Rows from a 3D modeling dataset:
....................

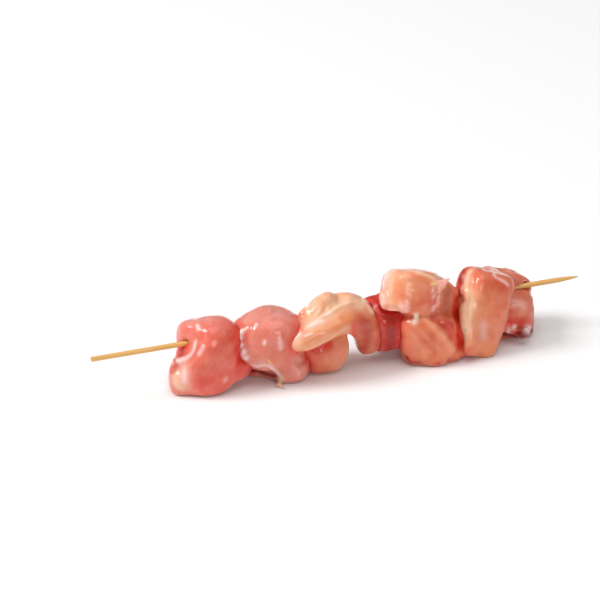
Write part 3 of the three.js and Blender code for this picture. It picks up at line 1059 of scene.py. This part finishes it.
length = skewer_high.x - skewer_low.x
radius = (skewer_high.z - skewer_low.z) / 2
bpy.ops.object.select_all(action="DESELECT")
bpy.ops.mesh.primitive_cylinder_add(vertices=SKEWER_SIDES, radius=radius, depth=length - POINT_LENGTH,
                                    location=skewer_middle - Vector((POINT_LENGTH / 2, 0, 0)),
                                    rotation=(0, math.radians(90), 0))
stick = bpy.context.object
stick.name = "bamboo_stick"
bpy.ops.object.transform_apply(location=True, rotation=True, scale=True)


def select_faces(piece, wanted):
    """Selects, for edit mode, only the faces whose middle satisfies a test."""
    bpy.ops.object.mode_set(mode="EDIT")
    bpy.ops.mesh.select_mode(type="FACE")
    bpy.ops.mesh.select_all(action="DESELECT")
    bpy.ops.object.mode_set(mode="OBJECT")
    for face in piece.data.polygons:
        face.select = wanted(face)
    bpy.ops.object.mode_set(mode="EDIT")


select_faces(stick, lambda face: face.normal.x > 0.9)
taper_before = 1.0
for ring in range(1, POINT_RINGS + 1):
    share = ring / POINT_RINGS
    taper = POINT_RADIUS / radius + (1 - POINT_RADIUS / radius) * (1 - share ** 2.2)
    bpy.ops.mesh.extrude_region_move(TRANSFORM_OT_translate={"value": (POINT_LENGTH / POINT_RINGS, 0, 0)})
    centre = Vector((skewer_high.x - POINT_LENGTH * (1 - share), skewer_middle.y, skewer_middle.z))
    bpy.ops.transform.resize(value=(1, taper / taper_before, taper / taper_before), center_override=centre)
    taper_before = taper
bpy.ops.object.mode_set(mode="OBJECT")
select_faces(stick, lambda face: face.normal.x < -0.9)
bpy.ops.mesh.inset(thickness=BLUNT_EDGE)
bpy.ops.object.mode_set(mode="OBJECT")
only(stick)
bpy.ops.object.shade_smooth_by_angle(angle=math.radians(40))

print("skewer: %.0f mm long, %.2f mm thick" % (length / MM, 2 * radius / MM))

# %% [markdown]
# ## Turned bamboo
# Split bamboo that was turned and never varnished. It is straw yellow in soft clouds and a little
# dull, and long thin fibres run its length. Noise that is stretched along the stick draws them.

# %% Turned bamboo
BAMBOO_FIBRE = 0.5 * MM
BAMBOO_SQUEEZE = 0.03
BAMBOO_CLOUD = 14 * MM

bamboo = bpy.data.materials.new("turned_bamboo")
bamboo.use_nodes = True
tree = bamboo.node_tree
bamboo_shader = tree.nodes["Principled BSDF"]
coords = add_node(tree, "ShaderNodeTexCoord").outputs["Object"]
drawn = add_node(tree, "ShaderNodeMapping", {"Vector": coords, "Scale": (BAMBOO_SQUEEZE, 1, 1)})
fibres = add_node(tree, "ShaderNodeTexNoise", {"Vector": drawn.outputs["Vector"],
                                               "Scale": 1 / BAMBOO_FIBRE, "Detail": 3.0})
cloud = add_node(tree, "ShaderNodeTexNoise", {"Vector": coords, "Scale": 1 / BAMBOO_CLOUD, "Detail": 2.0})
ramp = add_node(tree, "ShaderNodeValToRGB", {"Fac": fibres.outputs["Fac"]})
ramp.color_ramp.elements[0].position = 0.3
ramp.color_ramp.elements[0].color = hex_colour("#b98238")
ramp.color_ramp.elements[1].position = 0.62
ramp.color_ramp.elements[1].color = hex_colour("#edc07c")
tone = add_node(tree, "ShaderNodeMix", {"Factor": cloud.outputs["Fac"], "A": ramp.outputs["Color"],
                                        "B": hex_colour("#e3ad5e")}, data_type="RGBA")
tree.links.new(tone.outputs["Result"], bamboo_shader.inputs["Base Color"])
ridges = add_node(tree, "ShaderNodeBump", {"Height": fibres.outputs["Fac"], "Strength": 0.4,
                                           "Distance": 0.1 * MM})
tree.links.new(ridges.outputs["Normal"], bamboo_shader.inputs["Normal"])
bamboo_shader.inputs["Roughness"].default_value = 0.5
stick.data.materials.append(bamboo)
print("bamboo fibres %.1f mm wide" % (BAMBOO_FIBRE / MM))

# %% [markdown]
# ## Hand over
# Every piece rides on the one rigid body, and takes the place of its plain solid.

# %% Hand over
for node, piece in meat.items():
    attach(piece, "root")
    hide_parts(node)
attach(stick, "root")
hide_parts("skewer")
print("solid model's box:", [[round(v, 4) for v in corner] for corner in cad_box])
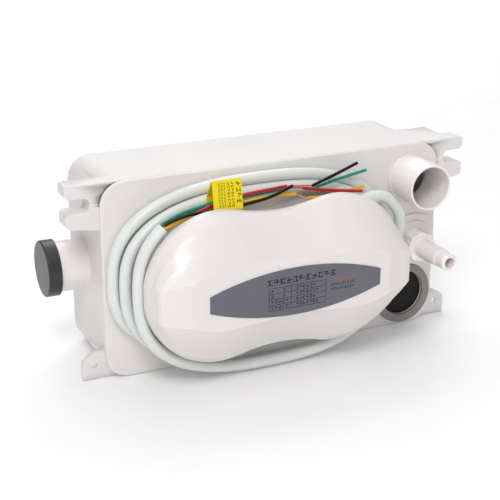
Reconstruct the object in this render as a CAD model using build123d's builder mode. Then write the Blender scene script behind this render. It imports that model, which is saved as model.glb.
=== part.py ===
# Condensate pump: a wall-hung reservoir with a front panel, a waisted motor cover on a cable
# spool, a front inlet, a barbed outlet, a plugged drain port, a capped side spout and a wound
# supply cable.  X runs along the reservoir, +Y towards the wall, +Z up; the origin is the middle
# of the base.  "Depth" is measured forwards from the front panel's face.
import os
from math import asin, cos, pi, radians, sin, sqrt, tan
from build123d import *

os.makedirs("parts", exist_ok=True)

# ------------------------------------------------------------ driving dimensions, millimetres
tank_length = 250.0
tank_height = 135.0
tank_depth = 73.0
tank_wall = 2.5
tank_corner = 16.0
tank_back_round = 3.0
panel_thickness = 2.0
panel_edge_round = 1.0
panel_rebate_width = 1.5
panel_rebate_depth = 0.6
tongue_depth = 6.0
tongue_wall = 2.0
gasket_width = 2.4
gasket_thickness = 0.9

upper_ear_reach = 22.0
upper_ear_drop = 28.0
upper_ear_thickness = 14.0
hook_slot_width = 7.5
hook_slot_height = 122.5
hook_slot_depth = 16.0
gusset_reach = 12.0
gusset_depth = 35.0
ear_nose_round = 2.0
ear_tip_round = 4.0
ear_foot_fall = 3.0
lower_ear_reach = 15.0
lower_ear_setback = 3.0
lower_ear_thickness = 3.0
lower_ear_height = 22.0
lower_ear_edge = 16.0
lower_ear_nose = 3.0
lower_hole_diameter = 4.5
lower_hole_height = 10.0
lower_hole_reach = 7.0

side_spout_diameter = 34.0
side_spout_wall = 2.0
side_spout_length = 21.0
side_spout_setback = 43.0
side_spout_height = 68.0
side_cap_wall = 2.0
side_cap_end = 2.5
side_cap_length = 6.5
side_cap_round = 1.0

inlet_diameter = 32.0
inlet_wall = 1.6
inlet_length = 29.0
inlet_x = 101.5
inlet_drop = 24.0
inlet_foot_diameter = 33.6
inlet_foot_height = 2.5

outlet_x = 107.0
outlet_z = 62.0
outlet_bore = 7.6
outlet_boss_diameter = 43.0
outlet_boss_margin = 1.2
outlet_boss_height = 3.0
outlet_step_diameter = 33.0
outlet_step_height = 1.5
shank_diameter = 14.0
collar_diameter = 22.6
collar_sides = 8
collar_length = 11.0
collar_chamfer = 0.6
barb_length = 34.0
barb_root_diameter = 14.2
barb_ridge_diameter = 14.8
barb_tip_diameter = 12.0
barb_nose_length = 10.0
barb_nose = 1.0
barb_lip = 2.0

port_x = 100.0
port_z = 24.0
port_bore = 33.4
port_ring_wall = 5.8
port_ring_height = 2.5
port_ring_round = 0.8
port_ring_clearance = 0.6
plug_recess = 3.5
plug_length = 9.0
plug_wall = 2.2

cover_x = -17.0
end_flat = 0.5
cover_z = 67.5
spool_depth = 33.0
spool_flange = 2.0
neck_wall = 2.4
neck_lobe = 42.0
neck_waist = 36.0
neck_spacing = 38.0
rim_lobe = 51.0
rim_waist = 45.5
rim_spacing = 41.5
shoulder_depth = 43.0
shoulder_lobe = 45.0
shoulder_waist = 37.5
shoulder_spacing = 45.5
face_depth = 53.0
face_end = 89.5
face_lobe = 29.5
face_waist = 21.0
face_lobe_radius = 60.0
face_spacing = 45.0
seat_depth = 58.0
seat_end = 70.0
seat_lobe = 20.0
seat_waist = 17.5
cover_wall = 2.4
cover_rim = 3.0
lip_height = 2.0
lip_wall = 1.6
crest_share = 0.22
label_length = 121.0
label_height = 32.0
label_end = 11.0
label_thickness = 0.5
label_shift_x = 2.0
label_shift_z = -1.0

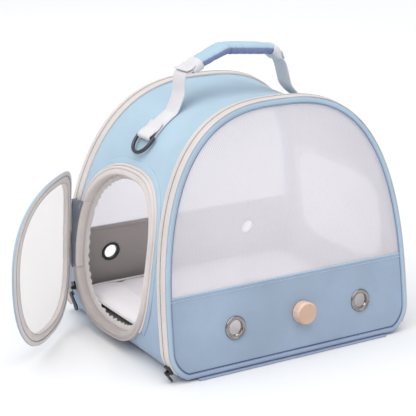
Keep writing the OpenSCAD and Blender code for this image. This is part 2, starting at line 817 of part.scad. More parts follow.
// Link from the slider's pin to the rivet of the door's pull tab
module link_bar() {
    bar_t = 1.2;
    translate([pin_x, 0, pin_z]) difference() {
        union() {
            pin_eye();
            translate([-bar_t / 2, -eye_w / 2, eye_r]) cube([bar_t, eye_w, link_len - eye_r]);
            translate([0, 0, link_len]) rotate([0, 90, 0])
                cylinder(h = bar_t, r = eye_r + eye_wall, center = true, $fn = 24);
        }
        translate([0, 0, link_len]) rotate([0, 90, 0]) cylinder(h = 4, r = eye_r, center = true, $fn = 24);
    }
}

// Pull tab that hangs straight down from a rivet through the link
module door_tab() {
    translate([pin_x, 0, pin_z + link_len]) {
        rotate([0, 90, 0]) cylinder(h = 2.4, r = pin_r, center = true, $fn = 24);
        translate([-1.5, 0, 0]) rotate([0, 90, 0]) cylinder(h = 0.5, r = eye_r + 0.5, $fn = 24);
        translate([0.6 + clear + plate_t / 2, 0, 0]) rotate([slider_turn, 0, 0]) {
            rotate([0, 90, 0]) cylinder(h = plate_t, r = pull_w / 2 - 0.5, center = true, $fn = 32);
            translate([0, 0, 1]) tab(door_pull_len - 1);
        }
    }
}

module front_slider() {
    color("black") front_slider_place() zip_slider();
}

module front_pull() {
    color("black") front_slider_place() zip_pull();
}

module back_slider() {
    color("black") back_slider_place() zip_slider();
}

module back_pull() {
    color("black") back_slider_place() zip_pull();
}

module door_slider() {
    color("black") door_slider_place() zip_slider();
}

module door_link() {
    color("silver") door_slider_place() link_bar();
}

module door_pull() {
    color("black") door_slider_place() door_tab();
}

// ---- handle

function end_slope(side) = atan((2 * grip_rise - side * grip_tilt) / grip_half);
function grip_end(side) = [side * grip_shift - grip_half, grip_end_z + side * grip_tilt];
fold_place = mid_out(fold_angle, lay + webbing_t);
handle_z = fold_place[1] + 1; // height of the line about which the handle tips
cap_w = webbing_w + 1;
cap_t = 0.7 * grip_t;

// A point of a cap or of the grip's end, drawn on the left, along its middle line and away from it
function end_point(side, slope, along, off) = grip_end(side)
    + [-along * cos(slope) - off * sin(slope), -along * sin(slope) + off * cos(slope)];
function cap_point(side, along, off) =
    end_point(side, side < 0 ? left_cap_slope : right_cap_slope, along, off);

// Outline of a strip of even thickness along a line of points
function unit(d) = d / norm(d);
function strip_side(p, k) = let (n = len(p) - 1, a = k > 0 ? unit(p[k] - p[k - 1]) : unit(p[1] - p[0]),
    b = k < n ? unit(p[k + 1] - p[k]) : a, d = unit(a + b)) [-d[1], d[0]];
function strip(p, h) = concat([for (k = [0:len(p) - 1]) p[k] + h * strip_side(p, k)],
    [for (k = [len(p) - 1:-1:0]) p[k] - h * strip_side(p, k)]);

// Padded grip: an arch that swells in the middle and draws in at its ends
module handle_grip() {
    rings = 16;
    sides = 20;
    function share(k) = 2 * k / rings - 1;
    function swell(u) = 0.82 + 0.18 * pow(1 - u * u, 0.6);
    function middle(u) = [grip_half * u - grip_shift, grip_end_z + grip_rise * (1 - u * u) + grip_tilt * u];
    function lean(u) = atan((grip_tilt - 2 * grip_rise * u) / grip_half);
    points = [for (k = [0:rings]) let (u = share(k), m = middle(u), a = lean(u)) each
        [for (q = [0:sides - 1]) let (t = 360 * q / sides, w = grip_w / 2 * swell(u) * spow(cos(t), 0.8),
            h = grip_t / 2 * swell(u) * spow(sin(t), 0.8)) [m[0] - h * sin(a), handle_y + w, m[1] + h * cos(a)]]];
    faces = concat(
        [for (k = [0:rings - 1]) for (q = [0:sides - 1])
            let (a = k * sides + q, b = k * sides + (q + 1) % sides, c = a + sides, d = b + sides)
            each [[a, b, c], [b, d, c]]],
        [[for (q = [sides - 1:-1:0]) q]], [[for (q = [0:sides - 1]) rings * sides + q]]);
    color("lightblue") polyhedron(points, [for (f = faces) [for (k = [len(f) - 1:-1:0]) f[k]]], convexity = 4);
}

module handle_cap(side) {
    bevel = 1.5;
    mirror([side > 0 ? 1 : 0, 0, 0]) along_y(handle_y - cap_w / 2, handle_y + cap_w / 2)
        polygon(concat(
            [for (off = [-cap_t / 2, cap_t / 2]) end_point(side, end_slope(side), seat, off)],
            [for (p = [[cap_len - bevel, cap_t / 2], [cap_len, cap_t / 2 - bevel],
                       [cap_len, bevel - cap_t / 2], [cap_len - bevel, -cap_t / 2]])
                cap_point(side, p[0], p[1])]));
}

// Webbing from under the cap down to the shoulder; its foot narrows so that it can tip
module handle_strap(side) {
    under = -cap_t / 2 - seat - webbing_t / 2;
    foot = [fold_place[0], handle_z];
    line = [cap_point(side, cap_len / 2, under), cap_point(side, cap_len - 2, under), foot];
    foot_w = 2; // width of the strap's foot
    taper_h = 36; // height at which the strap has its full width
    half = webbing_w / 2;
    mirror([side > 0 ? 1 : 0, 0, 0]) intersection() {
        along_y(handle_y - half, handle_y + half) polygon(strip(line, webbing_t / 2));
        along_x(-body_w, body_w) translate([handle_y, handle_z])
            polygon([[-foot_w / 2, -1], [foot_w / 2, -1], [half, taper_h], [half, 2 * taper_h],
                     [-half, 2 * taper_h], [-half, taper_h]]);
    }
}

module left_handle_cap() {
    color("white") handle_cap(-1);
}

module right_handle_cap() {
    color("white") handle_cap(1);
}

module left_handle_strap() {
    color("white") handle_strap(-1);
}

module right_handle_strap() {
    color("white") handle_strap(1);
}

shell_wrap();
shell_lining();
base_pad();
base_board();
hinge_strip(true);  // front_hinge_strip
hinge_strip(false);  // back_hinge_strip
front_zip_tape();
back_zip_tape();
front_stay();
back_stay();
door_frame();
door_zip_tape();
door_hinge_piping();
side_window_mesh();
side_window_binding();
left_side_strap();
right_side_strap();
front_border();
front_band();
front_mesh();
front_panel_tape();
front_eyelets();
perch();
perch_bolt();
front_knob();
back_border();
back_band();
back_mesh();
back_panel_tape();
back_eyelets();
door_rim();
door_cover();
door_mesh();
door_slider();
door_link();
door_pull();
front_slider();
front_pull();
back_slider();
back_pull();
handle_grip();
left_handle_cap();
right_handle_cap();
left_handle_strap();
right_handle_strap();
left_d_ring();
right_d_ring();
floor_mat();
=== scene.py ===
import json
import math

import bmesh
import bpy
import numpy as np
from mathutils import Matrix, Vector, noise

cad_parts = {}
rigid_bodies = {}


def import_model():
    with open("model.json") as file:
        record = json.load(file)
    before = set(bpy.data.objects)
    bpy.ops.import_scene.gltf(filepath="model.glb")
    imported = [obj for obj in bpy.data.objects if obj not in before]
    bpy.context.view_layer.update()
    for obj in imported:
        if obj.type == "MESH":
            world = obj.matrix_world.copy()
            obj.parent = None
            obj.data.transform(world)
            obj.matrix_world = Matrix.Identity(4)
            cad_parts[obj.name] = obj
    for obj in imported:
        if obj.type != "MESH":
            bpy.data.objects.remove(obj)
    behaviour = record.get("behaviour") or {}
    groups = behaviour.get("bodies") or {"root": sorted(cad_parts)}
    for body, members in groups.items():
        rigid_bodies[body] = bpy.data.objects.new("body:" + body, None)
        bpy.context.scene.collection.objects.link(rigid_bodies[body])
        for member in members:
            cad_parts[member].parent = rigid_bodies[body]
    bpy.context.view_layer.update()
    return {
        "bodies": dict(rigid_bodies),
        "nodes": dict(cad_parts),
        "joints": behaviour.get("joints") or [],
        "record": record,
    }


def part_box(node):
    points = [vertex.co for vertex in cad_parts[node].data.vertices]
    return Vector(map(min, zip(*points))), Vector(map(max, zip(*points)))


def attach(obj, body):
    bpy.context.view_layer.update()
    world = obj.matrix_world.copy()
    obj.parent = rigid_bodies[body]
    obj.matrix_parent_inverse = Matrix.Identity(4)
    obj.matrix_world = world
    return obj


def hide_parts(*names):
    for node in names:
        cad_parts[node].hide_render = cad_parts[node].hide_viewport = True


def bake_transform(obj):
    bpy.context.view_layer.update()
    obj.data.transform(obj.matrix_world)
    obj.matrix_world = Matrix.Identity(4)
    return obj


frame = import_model()
cadNodes = frame["nodes"]
print("frame loaded:", len(cadNodes), "nodes")

mm = 0.001  # every length below is in millimetres, and a mesh is made in metres


def jointPlace(name):
    found = [joint for joint in frame["joints"] if joint["name"] == name][0]
    return Vector(found["pos_m"]) / mm


def linked(name, data):
    # a new object in the scene for a mesh, lamp or camera
    made = bpy.data.objects.new(name, data)
    bpy.context.scene.collection.objects.link(made)
    return made


wrapLow, wrapHigh = [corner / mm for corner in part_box("shell_wrap")]
body = dict(
    halfWidth=(wrapHigh.x - wrapLow.x) / 2,
    height=wrapHigh.z,
    cornerRadius=33,
    archPower=2.7,
    halfDepth=128,
    frontLean=36,  # how far the top of each face leans in
    backLean=50,
    topSag=7,
    sideSag=3,
    edge=9.6,  # depth of the wrap's edge behind a face
    zipFoot=10,
)
front, back = -1, 1

# ---- camera, lights and floor

shot = dict(
    place=(-779.8, -1241.9, 560.4),
    target=(-30.3, 1.0, 135.9),
    focal=1390.94,  # in pixels of the photograph's 416
    picture=416,
    sensor=36,
)


def makeCamera():
    data = bpy.data.cameras.new("camera")
    data.sensor_width = shot["sensor"]
    data.lens = shot["focal"] / shot["picture"] * shot["sensor"]
    data.clip_start, data.clip_end = 0.01, 50
    camera = linked("camera", data)
    place, target = Vector(shot["place"]) * mm, Vector(shot["target"]) * mm
    camera.location = place
    camera.rotation_mode = "QUATERNION"
    camera.rotation_quaternion = (target - place).to_track_quat("-Z", "Y")
    bpy.context.scene.camera = camera


studio = dict(
    world=0.56,
    sun=(2.0, 75, (-0.32, -0.18, 1.0)),  # strength, angular size in degrees, where it comes from
    lamps=(  # name, place, size, watts, colour
        ("left", (-1700, -300, 1300), 1000, 2.2, (0.93, 0.96, 1.0)),
        ("right", (1300, -1700, 1000), 1000, 3.2, (1.0, 0.98, 0.96)),
        ("behind", (200, 1900, 1200), 1200, 3.0, (1.0, 1.0, 1.0)),
    ),
    aim=(0, 0, 130),  # where the three lamps point
    inside=(0.23, 45, (0, 15, 170)),  # watts, size and place of the lamp that fills the inside
    sky=(0.95, 0.97, 1.0, 1),
    floorTone=0.86,
    floorRadius=14,  # in metres
)


def makeLamp(name, kind, place, **settings):
    data = bpy.data.lights.new(name, kind)
    for key, value in settings.items():
        setattr(data, key, value)
    lamp = linked(name, data)
    lamp.location = Vector(place) * mm
    return lamp


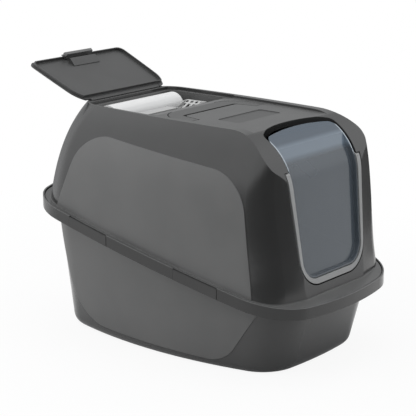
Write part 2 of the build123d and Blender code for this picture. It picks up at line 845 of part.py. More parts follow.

....................

Your objective:
Go through the records and copy each line with "Identity" in it.

Complete answer:
            obj.matrix_world = Matrix.Identity(4)
    obj.matrix_parent_inverse = Matrix.Identity(4)
    obj.matrix_world = Matrix.Identity(4)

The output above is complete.